La implicación de este trabajo es quizás sorprendente. La desigualdad daña el crecimiento, pero los esfuerzos para poner remedio a la misma no son, en general, dañinos. Éstas son sólo algunas relaciones estadísticas derivadas de los datos que cubren un gran número de países heterogéneos. Sin embargo, los resultados sugieren que la compensación entre la redistribución y el crecimiento no tiene que causar grandes preocupaciones.
Estos resultados también son consistentes con la observación casual. Los europeos saben que las economías altamente redistributivas de los países escandinavos han superado en sus rendimientos a los países menos redistributivos en el sur. Por otra parte, estos países con impuestos altos tampoco están sufriendo crisis fiscales. Una vez más, cualquiera que entienda un poco acerca del tema de desarrollo sabe que los países del Este de Asia mucho más igualitarios –en particular, Japón y Corea del Sur– superaron ampliamente a los países menos igualitarios de América Latina después de la Segunda Guerra Mundial. Los asiáticos invirtieron con mucho más éxito en la educación y, en éste y otros aspectos, incluyeron a sus poblaciones dentro de sus modernas y dinámicas economías.

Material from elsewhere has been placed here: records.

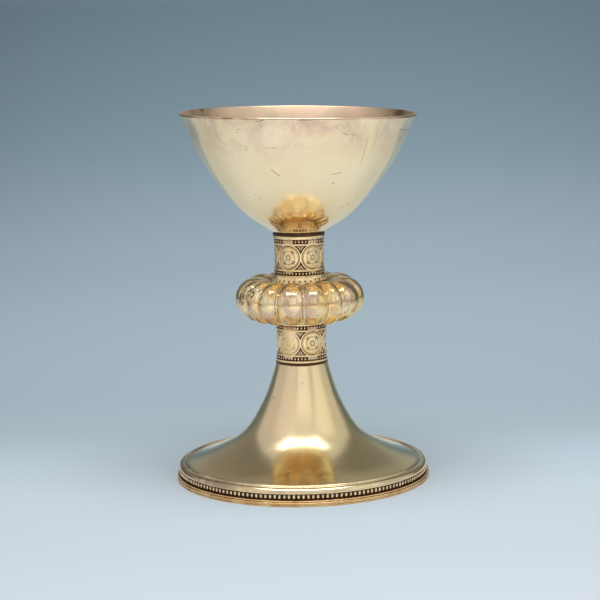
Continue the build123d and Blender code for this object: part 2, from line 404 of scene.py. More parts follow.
BOWL_SCRATCHES = [(14.2, 132.4, 15.1, 132.2, 0.2, 0.6), (-13.4, 148.2, -8.5, 148.1, 0.14, 0.5),
                  (-10.4, 148.9, -8.0, 147.4, 0.12, 0.4), (-10.9, 138.8, -7.4, 136.1, 0.17, 0.85),
                  (14.3, 136.2, 18.0, 136.9, 0.16, 0.65), (29.1, 150.9, 26.3, 139.8, 0.14, 0.5),
                  (42.9, 153.5, 47.4, 152.4, 0.16, 0.65), (-36.8, 156.7, -35.7, 154.0, 0.22, 0.4),
                  (-31.8, 153.6, -31.1, 153.0, 0.2, 0.4), (-30.2, 160.6, -26.4, 160.5, 0.22, 0.9),
                  (-21.9, 160.4, -19.0, 160.4, 0.16, 0.55), (-16.5, 159.3, -13.1, 159.9, 0.18, 0.6),
                  (0.4, 159.5, 5.9, 159.4, 0.12, 0.6), (18.5, 153.9, 20.9, 152.9, 0.24, 0.45),
                  (22.5, 153.2, 24.0, 152.6, 0.26, 0.45), (17.9, 156.6, 19.9, 155.8, 0.2, 0.25),
                  (17.3, 120.2, 19.0, 121.2, 0.2, 0.4), (28.2, 156.7, 27.9, 155.3, 0.2, 0.3)]


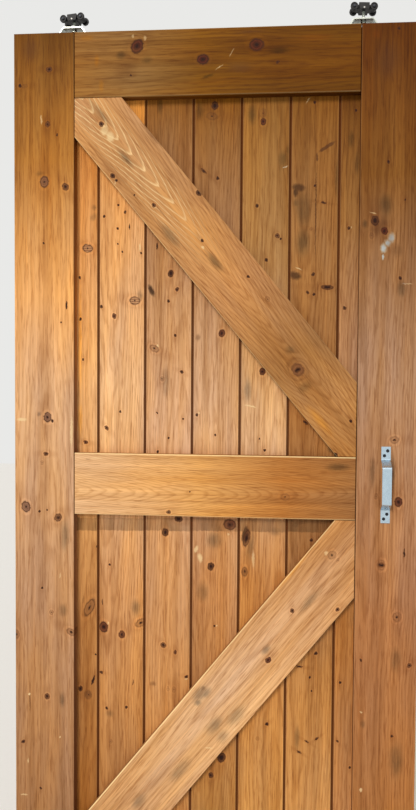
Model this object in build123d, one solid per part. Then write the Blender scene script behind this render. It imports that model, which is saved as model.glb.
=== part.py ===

Este análisis no puede, por supuesto, poner fin al debate político sobre estos grandes temas. En su lugar, lo enfoca en una dirección bastante optimista. No sólo es posible, pero también es muy valioso, combinar economías abiertas y dinámicas con el sentido de propósito y logro compartido creado por grados tolerables de desigualdad. Por otra parte, una menor desigualdad probablemente logrará que las economías funcionen al aumentar la capacidad de toda la población para participar, en condiciones de mayor igualdad. Una condición importante para lograr esto es que la política no tenga que rendir cuentas a las clases adineradas.
La gestión de dicha combinación de dinamismo del mercado con una redistribución eficaz es uno de los desafíos políticos de nuestra época. Requerirá acción y compromiso de parte de los estados y una mayor cooperación entre ellos, en particular en materia de fiscalidad. Sin embargo, incluso si el personal del FMI está analizando este tema una vez tabú, su momento ha llegado.